Se o seu negócio é comparar, a média de público do Campeonato Brasileiro em 2016 é de 14,5 mil pessoas. O esporte mais popular do Brasil tem uma taxa de ocupação dos estádios de apenas 37%.
Cenário brasileiro
Enquanto isso, os lugares para o CBLoL 2016 se esgotaram em menos de um dia. Mas quem ficou sem ingresso não ficou sem opções. 22 salas de cinema transmitiram o evento por uma entrada no valor de R$ 50. Achou caro? Mais de 10 mil pessoas em Maceió, Fortaleza, Brasília, Taguatinga, João Pessoa, Curitiba, Londrina, Maringá, Rio de Janeiro, Florianópolis, Barretos, Bauru, Caraguatatuba, Santos e São Paulo pagaram.

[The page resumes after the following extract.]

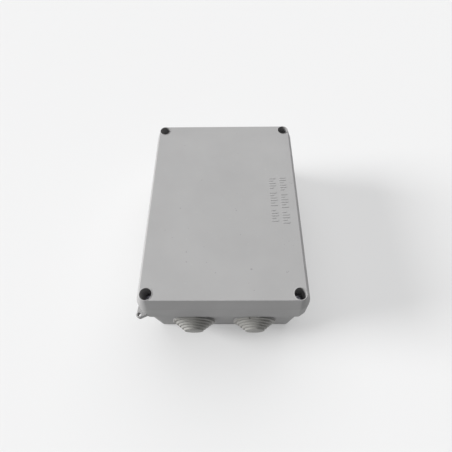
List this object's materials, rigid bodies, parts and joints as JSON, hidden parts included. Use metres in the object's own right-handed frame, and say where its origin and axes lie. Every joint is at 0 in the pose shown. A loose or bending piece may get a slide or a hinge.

E quem esteve em Natal pode fazer diferente. Cinco mil ingressos de R$ 20 foram colocados à venda para quem queria ir à Arena das Dunas assistir ao evento num telão de 16 m² montado especialmente pra isso, além de outros dois de 27 m² fixos no estádio.
No Ibirapuera, mais de mil funcionários trabalharam na produção do evento que contava com uma arena octogonal no centro do ginásio, praça de alimentação com food trucks, exposição de telas dos personagens produzidos pelos fãs e show de abertura com a participação de 300 profissionais de cosplay, entre eles o brasileiro campeão mundial da modalidade, Samui San.
Premiações recordes
Se tem tanta procura assim, é natural que a recompensa para os jogadores, ou melhor, ciberatletas também aumente. O prêmio para a INTZ, equipe campeã, foi de R$ 80 mil, mas esse nem de longe é o maior valor possível.
Além do título nacional, a equipe garantiu o direito de disputar o International Wildcard Qualifier, uma espécie de Libertadores do ‘joguinho’, em busca de uma vaga no mundial. Se conseguir, será a terceira equipe brasileira a participar do evento e arrecadará mais em prêmios.
Em 2014 e 2015, cada mundial distribuiu US$ 2,1 milhões. A equipe sul-coreana Samsung Galaxy White bicampeã arrematou sozinha US$ 2 milhões e o restante foi distribuídos proporcionalmente entre os adversários.
A premiação do LoL, porém, ainda fica muito abaio de outro eSports. O campeonato mundial de DotA 2, por exemplo, distribuiu US$ 2,8 milhões em 2013, US$ 11 milhões em 2014 e US$ 18 milhões em 2015, o equivalente a R$ 58,6 milhões, muito mais do que os R$ 35,8 mi distribuídos pelo Campeonato Brasileiro.
Preparação intensa
Para chegar lá, os jogadores se preparam intensamente. Nas vésperas da competição fazem reconhecimento do local de jogo e cumprem agenda apertada de programação, mas muito antes disso treinam muito.
Engana-se quem pensa que o sofá de casa basta. As equipes competitivas ficam reunidas em gaming houses que podem abrigar até oito jogadores e exigir investimento inicial de até R$ 1 milhão.
Nesses QGs, os cyberatletas tem uma rotina profissional. Jogam por até oito horas, estudam os adversários e fazem reuniões para definir estratégias de jogo. Eles ainda contam com o acompanhamento de psicólogos, nutricionistas e são recomendados a praticar outros esportes já que o gasto energético durante uma partida é comparável a outras modalidades esportivas.
Nada que interfira no desejo de milhares de jovens de se tornarem jogadores profissionais. Pelo contrário. A idolatria pelos players é tanta que o documentário Legend Rising – que acompanha a rotina de jogadores profissionais de League of Legends – já está chegando na sua segunda temporada.
Com números, estrutura e mobilização como essas, aquela pergunta mal intencionada “eSports é esporte?” parece já fazer parte do passado. Até quem faz parte de modalidades tradicionais parece ter admitido que os games vieram pra ficar.
“Claro que é esporte. Enchem arenas, estádios, tem toda uma rede construída em cima deles e tem um mercado robusto de times que precisam ser desenvolvidos”
David Stern, ex-diretor da NBA
É por isso que tem quem aposte que não demora muito para que os eSports se tornem olímpicos. Será?